Rob Hartnett, sales coach and founder of consultancy Selling Strategies, says that the sales cycle (from lead generation through to client management) generally stretches out when the economy slows as customers guard their cash, and it is during these times that a robust sales process becomes crucial.
He says a sales process really needs to have three phases – a sales process for creating an opportunity; a sales process for managing opportunities; and a sales process for retaining and growing accounts won.
“A down economy is a good time to review your sales process to improve its effectiveness,” Hartnett says.
Problem. We haven’t really had to sell for five years.
Solution. Make every employee part of the selling process.
Trent Leyshan was recently approached by an engineering firm that had a big problem – no-one in the organisation actually knew how to sell. They could work on tenders, they could manage projects, but the business just hadn’t needed to be sales focused in the past. Now they needed help.
Leyshan concentrated on getting the firm’s top management to understand the importance of putting sales at the centre of the firm’s strategy and to demonstrate that everyone in the firm had a role in selling, from the admin staff to the accountants to the project managers. “It’s about getting everybody and the same page and getting everyone to understand how they engage customers.”
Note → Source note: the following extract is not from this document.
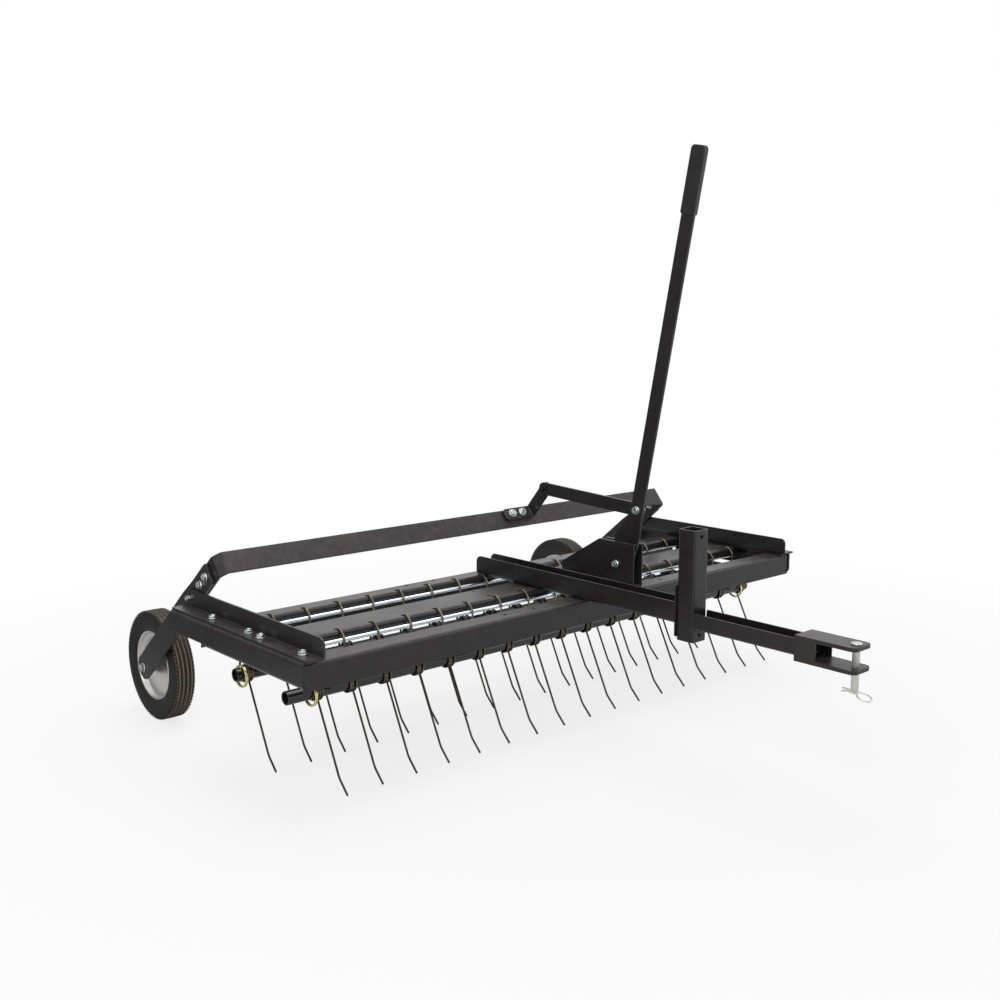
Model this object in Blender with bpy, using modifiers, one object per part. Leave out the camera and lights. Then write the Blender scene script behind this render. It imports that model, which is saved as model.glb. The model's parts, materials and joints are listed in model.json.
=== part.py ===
"""Tow-behind dethatcher: a steel deck with two rows of spring tines, a lift lever and two wheels.

Metres, +Z up, +X to one side, -Y towards the towing vehicle. Deck coordinates have their zero on the
middle of the deck, at the height of the deck strips' top faces.
"""
import math

import bmesh
import bpy
import numpy as np
from mathutils import Euler, Matrix, Vector

# Overall
DECK_HEIGHT = 0.290          # deck strips' top face above the ground
SEAT_GAP = 0.0003            # between pieces that touch
RUN_GAP = 0.0004             # between pieces that move past each other

# Tines and what carries them
TINE_COUNT = 17
TINE_PITCH = 0.0762
ROW_SPACING = 0.176          # rear row behind the front row
FRONT_ROW_SHIFT = 0.012
ROW_STAGGER = 0.0381
WIRE_R = 0.002
COIL_R = 0.0174
COIL_PITCH = 0.0049
COIL_TURNS = 2
LEG_START = math.radians(26.5)  # below the coil's rearmost point
LEG_UPPER = 0.149
LEG_LOWER = 0.040
LEG_KINK = math.radians(19)  # forward
HOOK_SHIFT = 0.0068          # hook and leg to the +X side of the tine's place in its row
COIL_SHIFT = 0.0012
ROD_R = 0.004
ROD_Z = -0.016
TUBE_R = 0.0127
TUBE_WALL = 0.0025
TUBE_SETBACK = 0.0235        # tube centre ahead of the rod centre
TUBE_Z = -0.090
TUBE_PAST_UPSTAND = 0.003    # tube ends outboard of the upstand angles' faces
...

Problem: Customers don’t seem to “get” what we do.
Solution: Develop a clear sales message.
Sue Barrett, head of sales consulting group Barrett, says that businesses must give a clear, concise message of what exactly their business does before they can even think of making a sale.
“My basic solution is that you need to have a clear marketing message of intent. What do you do? How do people understand what you do? You need to sell the right way and to do that you need to ask what it is exactly that you do for people.”
“Being pro-active and talking to people is great, but if you’re not clear about what you do then they’re not going to understand.”
Problem: Where do I start with sales and marketing planning?
Solution: Get your sales targets clear.
Barrett says that companies cannot afford to be complacent in a downturn and must figure out a plan to survive, and part of that strategy involves setting clear sales targets.
“Look at the numbers to decide what you have to do. If you need X amount of revenue, then look at what your average sale is, and out of that ask how many sales you need to make each year, how many prospects do you need to talk to for sales and ask how many people you need to contact,” she says.
“A lot of people rely on websites and such, which is nice but they in themselves do not make you a sale. They keep your brand out there, but you have to pro-actively put yourself out in the market.
“You need to look at details. Know what markets you need to be targeting. Who do you need to be in front of, and how often do you need to do that?”